Later, when we see that the int at index 67 is some number, we say that this number is the number of ocurances of the letter "C".

Let's say I have 26 boxes. I label each box by one letter A to Z. But these boxes only hold numbers. If I'm given a string "CAT", when I see an A, I add 1 to the value in the box labelled A. When I see a C or a T, I increment the integer value of whatever is in the box named C or T. When I'm done "parsing" my string, I look at the numbers in each box. Whatever number is in the box, I look at the name of the box and interpret this to mean that for this letter, this many of that letter occured in my string.
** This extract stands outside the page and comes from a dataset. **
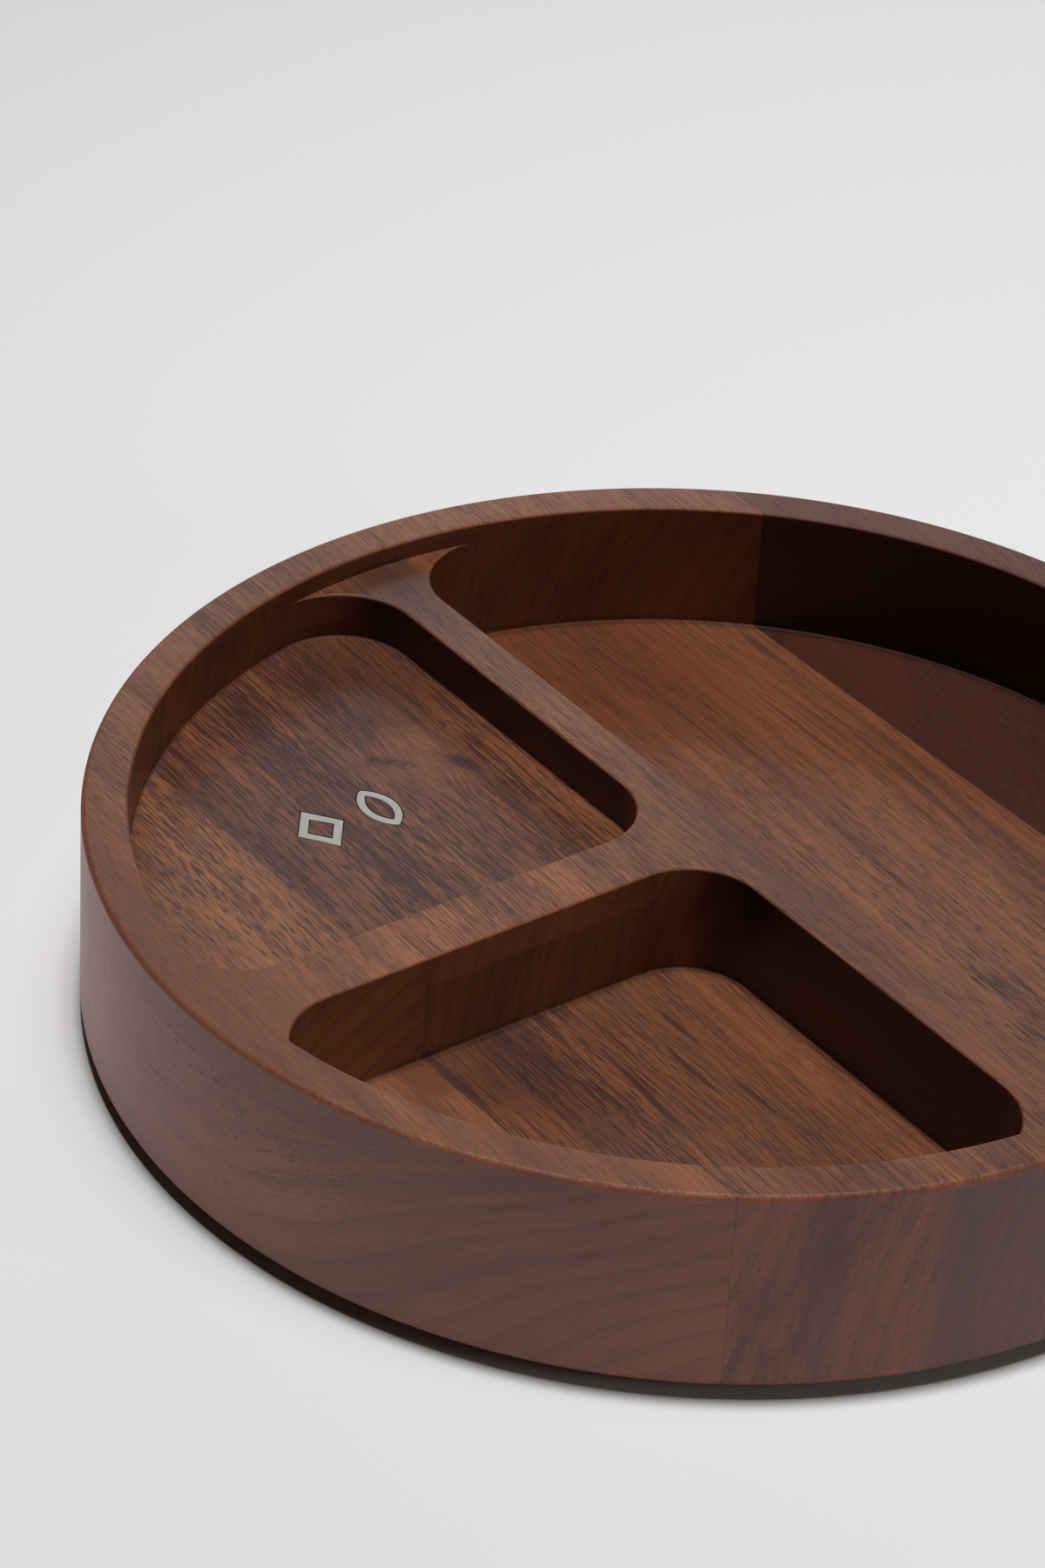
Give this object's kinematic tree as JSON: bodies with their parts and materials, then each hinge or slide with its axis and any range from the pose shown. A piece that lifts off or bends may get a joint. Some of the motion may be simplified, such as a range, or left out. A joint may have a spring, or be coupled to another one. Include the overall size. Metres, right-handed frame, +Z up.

Depending on the name of a "box", we say different things about a property because of the number the box contains..
If 65 is the first number in an RGB sequence, we say that is an intensity of 65 for red.
If 65 is in an ascii set, we say it is the letter A.
If 65 is in the bracket of an array, we mean the element at position 65.
If I'm using 65 for addressing in an integer array, once I've addresed the element, I'm only dealing with an int. I then increment the int at this position and later interpret this as how many A's I've counted.
histogram[65] represents the number of A's that I've counted.

I simple coding (encryption) could be to interpret the integer at a different position in an array (say by having boxes labelled 2-27 instead of 1-26 or A-Z). Then I'd interpret whatever was in box 2 to really represent the count of A's, etc. But I'd have to remember the mapping of numbers to letters for this "encryption scheme.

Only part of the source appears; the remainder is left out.